Retype, exactly as written, every line from the one containing "over the origin" down to the one containing "obj.parent = empty", including both, and nothing else.
#####
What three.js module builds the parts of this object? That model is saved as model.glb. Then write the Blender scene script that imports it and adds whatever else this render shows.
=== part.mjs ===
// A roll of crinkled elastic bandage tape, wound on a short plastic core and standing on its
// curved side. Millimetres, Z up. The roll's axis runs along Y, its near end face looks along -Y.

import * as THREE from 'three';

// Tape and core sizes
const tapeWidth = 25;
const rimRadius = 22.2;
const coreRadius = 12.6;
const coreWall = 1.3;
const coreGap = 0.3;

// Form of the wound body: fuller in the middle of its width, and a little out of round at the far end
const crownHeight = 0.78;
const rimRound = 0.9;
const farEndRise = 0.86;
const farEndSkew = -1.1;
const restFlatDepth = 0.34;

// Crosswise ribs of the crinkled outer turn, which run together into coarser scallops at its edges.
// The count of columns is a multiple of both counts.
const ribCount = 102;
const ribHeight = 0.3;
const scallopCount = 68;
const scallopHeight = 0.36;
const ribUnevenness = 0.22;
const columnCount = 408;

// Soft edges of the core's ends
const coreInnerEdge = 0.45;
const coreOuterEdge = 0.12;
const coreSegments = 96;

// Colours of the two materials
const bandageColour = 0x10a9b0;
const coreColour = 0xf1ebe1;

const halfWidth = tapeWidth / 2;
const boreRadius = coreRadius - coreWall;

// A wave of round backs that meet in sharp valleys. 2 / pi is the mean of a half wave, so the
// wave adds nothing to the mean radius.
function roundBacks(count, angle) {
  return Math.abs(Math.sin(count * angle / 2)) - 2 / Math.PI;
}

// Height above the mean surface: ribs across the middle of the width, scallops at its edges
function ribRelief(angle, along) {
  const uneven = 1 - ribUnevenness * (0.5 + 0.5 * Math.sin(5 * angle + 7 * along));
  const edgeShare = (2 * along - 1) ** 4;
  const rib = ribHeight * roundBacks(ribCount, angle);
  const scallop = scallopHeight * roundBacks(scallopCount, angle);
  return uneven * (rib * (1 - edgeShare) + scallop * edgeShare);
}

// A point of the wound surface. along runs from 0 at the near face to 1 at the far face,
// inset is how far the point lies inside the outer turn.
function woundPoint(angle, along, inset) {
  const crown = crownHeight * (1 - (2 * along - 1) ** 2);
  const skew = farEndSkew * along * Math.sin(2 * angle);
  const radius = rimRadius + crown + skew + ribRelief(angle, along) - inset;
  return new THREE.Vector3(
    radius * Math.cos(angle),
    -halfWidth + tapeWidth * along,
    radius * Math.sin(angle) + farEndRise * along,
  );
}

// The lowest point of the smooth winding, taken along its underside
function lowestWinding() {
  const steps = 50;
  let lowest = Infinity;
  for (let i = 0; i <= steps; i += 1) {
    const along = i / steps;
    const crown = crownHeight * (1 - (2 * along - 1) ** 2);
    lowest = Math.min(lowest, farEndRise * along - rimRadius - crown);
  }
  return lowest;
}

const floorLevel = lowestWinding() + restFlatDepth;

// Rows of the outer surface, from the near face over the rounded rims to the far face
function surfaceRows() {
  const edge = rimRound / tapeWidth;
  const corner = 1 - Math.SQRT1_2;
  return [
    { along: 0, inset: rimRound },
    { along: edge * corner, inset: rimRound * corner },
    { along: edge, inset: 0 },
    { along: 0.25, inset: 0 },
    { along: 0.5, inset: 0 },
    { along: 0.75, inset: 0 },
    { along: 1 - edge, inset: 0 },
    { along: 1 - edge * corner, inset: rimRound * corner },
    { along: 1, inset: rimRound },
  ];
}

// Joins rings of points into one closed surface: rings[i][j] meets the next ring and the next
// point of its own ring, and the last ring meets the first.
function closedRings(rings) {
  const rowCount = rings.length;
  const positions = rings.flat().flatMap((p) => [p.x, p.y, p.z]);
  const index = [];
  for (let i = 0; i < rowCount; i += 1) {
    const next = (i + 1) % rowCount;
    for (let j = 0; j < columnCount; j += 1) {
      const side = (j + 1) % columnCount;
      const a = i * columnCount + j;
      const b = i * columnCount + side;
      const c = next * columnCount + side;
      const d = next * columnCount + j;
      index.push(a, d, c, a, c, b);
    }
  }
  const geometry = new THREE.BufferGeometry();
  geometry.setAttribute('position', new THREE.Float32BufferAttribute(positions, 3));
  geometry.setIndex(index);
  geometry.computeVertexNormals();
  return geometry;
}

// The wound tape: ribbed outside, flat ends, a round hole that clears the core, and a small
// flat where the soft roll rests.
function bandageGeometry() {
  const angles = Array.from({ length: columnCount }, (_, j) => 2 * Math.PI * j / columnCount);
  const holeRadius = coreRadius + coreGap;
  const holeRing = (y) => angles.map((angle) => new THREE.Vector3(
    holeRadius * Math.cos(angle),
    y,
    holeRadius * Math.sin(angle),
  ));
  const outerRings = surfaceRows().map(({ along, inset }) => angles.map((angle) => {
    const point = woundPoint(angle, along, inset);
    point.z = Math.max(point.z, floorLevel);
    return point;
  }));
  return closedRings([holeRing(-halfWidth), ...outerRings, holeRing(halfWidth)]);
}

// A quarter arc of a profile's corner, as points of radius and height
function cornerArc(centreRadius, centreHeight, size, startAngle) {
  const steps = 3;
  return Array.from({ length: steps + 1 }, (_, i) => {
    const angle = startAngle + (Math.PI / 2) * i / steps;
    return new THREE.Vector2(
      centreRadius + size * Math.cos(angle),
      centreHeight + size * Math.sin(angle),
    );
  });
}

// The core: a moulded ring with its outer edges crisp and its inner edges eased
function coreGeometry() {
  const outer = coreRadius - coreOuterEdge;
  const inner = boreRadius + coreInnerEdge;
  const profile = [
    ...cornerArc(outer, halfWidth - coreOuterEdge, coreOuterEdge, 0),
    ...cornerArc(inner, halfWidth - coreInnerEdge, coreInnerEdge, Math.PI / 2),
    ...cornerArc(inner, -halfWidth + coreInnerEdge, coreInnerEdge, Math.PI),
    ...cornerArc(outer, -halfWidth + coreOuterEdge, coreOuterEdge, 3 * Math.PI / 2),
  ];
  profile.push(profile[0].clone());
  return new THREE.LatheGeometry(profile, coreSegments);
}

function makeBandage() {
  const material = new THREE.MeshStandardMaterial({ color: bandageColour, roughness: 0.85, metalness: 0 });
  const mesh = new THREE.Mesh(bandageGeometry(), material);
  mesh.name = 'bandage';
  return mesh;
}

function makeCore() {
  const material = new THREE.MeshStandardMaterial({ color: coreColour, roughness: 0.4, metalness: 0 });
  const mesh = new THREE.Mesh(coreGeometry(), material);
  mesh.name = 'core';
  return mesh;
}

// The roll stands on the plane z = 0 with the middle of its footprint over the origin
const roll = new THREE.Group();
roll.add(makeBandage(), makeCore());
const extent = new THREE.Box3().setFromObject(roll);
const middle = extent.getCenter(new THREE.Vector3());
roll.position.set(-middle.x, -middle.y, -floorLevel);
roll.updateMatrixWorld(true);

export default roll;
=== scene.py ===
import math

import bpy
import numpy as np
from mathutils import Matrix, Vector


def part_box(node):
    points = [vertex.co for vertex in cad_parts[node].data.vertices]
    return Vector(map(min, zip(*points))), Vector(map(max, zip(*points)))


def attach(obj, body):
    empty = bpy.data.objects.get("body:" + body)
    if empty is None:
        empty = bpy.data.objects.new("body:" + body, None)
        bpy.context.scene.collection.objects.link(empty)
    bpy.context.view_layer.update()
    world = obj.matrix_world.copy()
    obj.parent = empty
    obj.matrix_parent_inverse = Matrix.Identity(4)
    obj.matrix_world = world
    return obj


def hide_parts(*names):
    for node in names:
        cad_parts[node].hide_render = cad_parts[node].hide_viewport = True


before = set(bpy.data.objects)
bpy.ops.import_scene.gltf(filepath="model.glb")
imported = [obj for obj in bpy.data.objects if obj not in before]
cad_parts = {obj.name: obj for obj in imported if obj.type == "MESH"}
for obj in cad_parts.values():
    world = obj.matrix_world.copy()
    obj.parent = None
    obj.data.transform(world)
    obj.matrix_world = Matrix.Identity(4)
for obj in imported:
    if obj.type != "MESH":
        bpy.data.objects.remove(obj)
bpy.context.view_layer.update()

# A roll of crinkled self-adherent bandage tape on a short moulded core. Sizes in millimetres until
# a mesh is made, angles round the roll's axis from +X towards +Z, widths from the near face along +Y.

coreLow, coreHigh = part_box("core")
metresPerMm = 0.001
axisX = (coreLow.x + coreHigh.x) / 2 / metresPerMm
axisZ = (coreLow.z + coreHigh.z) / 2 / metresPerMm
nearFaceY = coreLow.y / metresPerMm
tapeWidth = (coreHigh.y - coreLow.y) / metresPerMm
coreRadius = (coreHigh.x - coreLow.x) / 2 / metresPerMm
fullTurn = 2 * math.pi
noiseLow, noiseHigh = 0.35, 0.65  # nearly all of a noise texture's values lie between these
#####
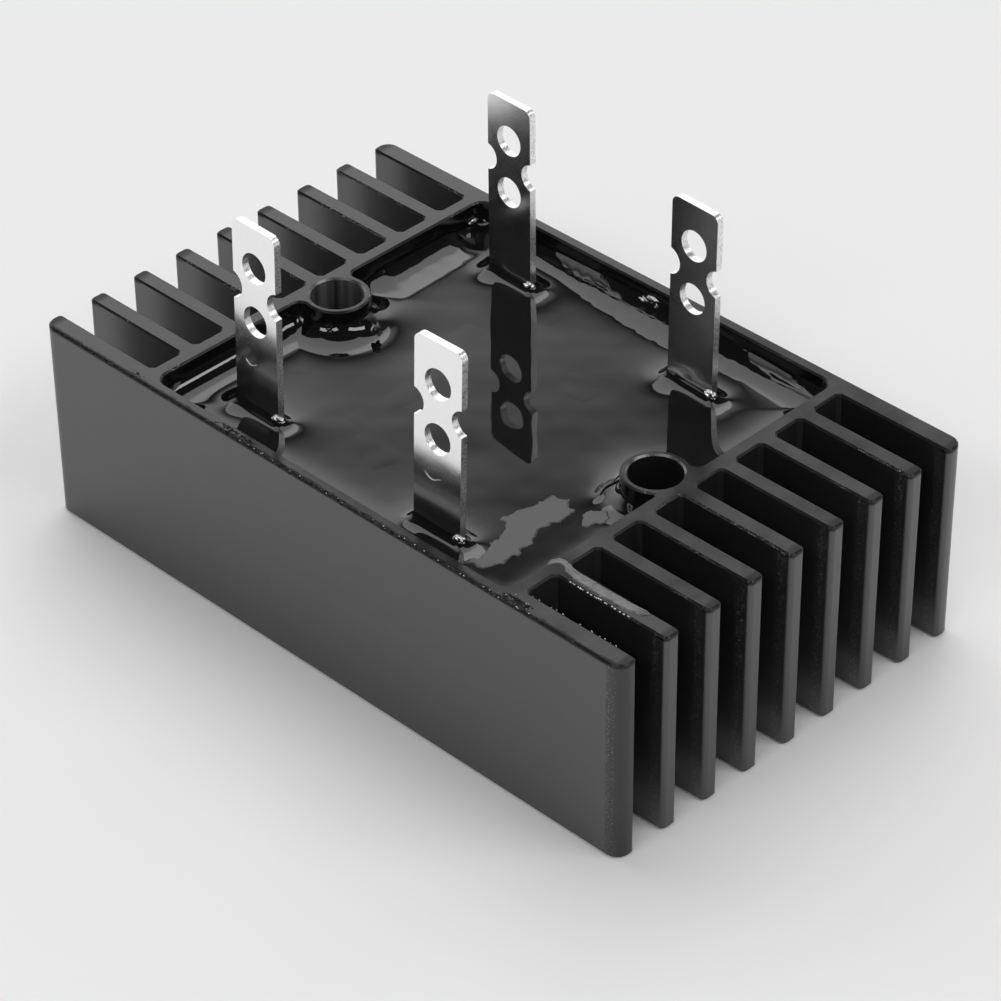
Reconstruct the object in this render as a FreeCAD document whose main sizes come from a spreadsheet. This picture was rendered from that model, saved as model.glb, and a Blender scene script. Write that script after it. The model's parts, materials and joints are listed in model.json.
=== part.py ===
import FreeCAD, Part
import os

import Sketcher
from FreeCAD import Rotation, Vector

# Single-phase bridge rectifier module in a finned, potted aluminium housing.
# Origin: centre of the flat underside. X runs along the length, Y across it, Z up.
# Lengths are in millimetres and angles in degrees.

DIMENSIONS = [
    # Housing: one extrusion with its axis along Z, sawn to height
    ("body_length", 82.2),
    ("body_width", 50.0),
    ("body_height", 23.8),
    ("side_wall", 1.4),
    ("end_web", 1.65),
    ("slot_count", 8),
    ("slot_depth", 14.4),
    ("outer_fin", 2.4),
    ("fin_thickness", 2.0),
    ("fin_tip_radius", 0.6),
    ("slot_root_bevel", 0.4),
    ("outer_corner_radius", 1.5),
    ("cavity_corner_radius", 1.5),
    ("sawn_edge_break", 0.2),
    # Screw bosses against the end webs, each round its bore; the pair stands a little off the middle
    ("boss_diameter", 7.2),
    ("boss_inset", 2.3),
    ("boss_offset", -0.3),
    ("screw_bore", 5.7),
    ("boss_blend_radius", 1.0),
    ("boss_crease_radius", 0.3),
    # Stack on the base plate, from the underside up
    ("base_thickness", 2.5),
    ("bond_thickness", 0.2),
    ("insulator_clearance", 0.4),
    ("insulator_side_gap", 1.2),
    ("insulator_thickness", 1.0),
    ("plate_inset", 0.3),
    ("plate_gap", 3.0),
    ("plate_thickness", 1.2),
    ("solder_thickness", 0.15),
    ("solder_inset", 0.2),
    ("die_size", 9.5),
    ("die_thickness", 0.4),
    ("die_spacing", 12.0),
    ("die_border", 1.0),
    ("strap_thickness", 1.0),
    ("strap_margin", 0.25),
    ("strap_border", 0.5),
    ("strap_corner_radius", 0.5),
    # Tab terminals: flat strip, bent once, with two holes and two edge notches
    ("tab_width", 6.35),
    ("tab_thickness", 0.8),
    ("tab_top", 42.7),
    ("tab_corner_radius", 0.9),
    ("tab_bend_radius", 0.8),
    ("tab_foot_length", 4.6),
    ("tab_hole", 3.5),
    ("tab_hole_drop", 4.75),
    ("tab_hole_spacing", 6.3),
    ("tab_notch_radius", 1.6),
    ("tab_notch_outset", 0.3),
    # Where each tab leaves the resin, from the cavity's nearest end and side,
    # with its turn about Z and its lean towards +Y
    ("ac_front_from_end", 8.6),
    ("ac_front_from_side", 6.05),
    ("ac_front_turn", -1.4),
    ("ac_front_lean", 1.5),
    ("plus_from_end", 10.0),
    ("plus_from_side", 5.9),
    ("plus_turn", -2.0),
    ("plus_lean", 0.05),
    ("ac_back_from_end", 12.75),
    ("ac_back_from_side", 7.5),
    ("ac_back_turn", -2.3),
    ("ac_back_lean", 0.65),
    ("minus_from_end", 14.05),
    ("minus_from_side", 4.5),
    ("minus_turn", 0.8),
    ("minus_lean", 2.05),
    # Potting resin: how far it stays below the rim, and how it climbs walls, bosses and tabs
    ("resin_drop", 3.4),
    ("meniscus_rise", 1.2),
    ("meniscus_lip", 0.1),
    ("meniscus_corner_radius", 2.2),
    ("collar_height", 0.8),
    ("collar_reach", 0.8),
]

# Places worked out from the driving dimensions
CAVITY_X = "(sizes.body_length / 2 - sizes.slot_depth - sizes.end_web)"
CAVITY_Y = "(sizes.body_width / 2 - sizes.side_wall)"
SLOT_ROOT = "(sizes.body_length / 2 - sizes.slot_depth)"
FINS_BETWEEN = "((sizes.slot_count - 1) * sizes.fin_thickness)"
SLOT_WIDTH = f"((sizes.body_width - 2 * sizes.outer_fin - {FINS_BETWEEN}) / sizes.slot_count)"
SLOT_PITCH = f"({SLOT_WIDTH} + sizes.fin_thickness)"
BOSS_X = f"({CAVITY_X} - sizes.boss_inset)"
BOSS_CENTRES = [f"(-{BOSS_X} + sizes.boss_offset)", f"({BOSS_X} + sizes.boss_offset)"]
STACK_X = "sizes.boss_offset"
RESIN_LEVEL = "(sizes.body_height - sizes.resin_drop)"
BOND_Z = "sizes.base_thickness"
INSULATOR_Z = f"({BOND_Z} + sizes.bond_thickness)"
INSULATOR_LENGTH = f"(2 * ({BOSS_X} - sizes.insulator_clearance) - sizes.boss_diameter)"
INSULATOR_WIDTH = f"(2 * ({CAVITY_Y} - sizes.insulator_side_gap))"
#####
• [OUTPUT FOR THIS TASK]:
// The roll stands on the plane z = 0 with the middle of its footprint over the origin
const roll = new THREE.Group();
roll.add(makeBandage(), makeCore());
const extent = new THREE.Box3().setFromObject(roll);
const middle = extent.getCenter(new THREE.Vector3());
roll.position.set(-middle.x, -middle.y, -floorLevel);
roll.updateMatrixWorld(true);

export default roll;
=== scene.py ===
import math

import bpy
import numpy as np
from mathutils import Matrix, Vector


def part_box(node):
    points = [vertex.co for vertex in cad_parts[node].data.vertices]
    return Vector(map(min, zip(*points))), Vector(map(max, zip(*points)))


def attach(obj, body):
    empty = bpy.data.objects.get("body:" + body)
    if empty is None:
        empty = bpy.data.objects.new("body:" + body, None)
        bpy.context.scene.collection.objects.link(empty)
    bpy.context.view_layer.update()
    world = obj.matrix_world.copy()
    obj.parent = empty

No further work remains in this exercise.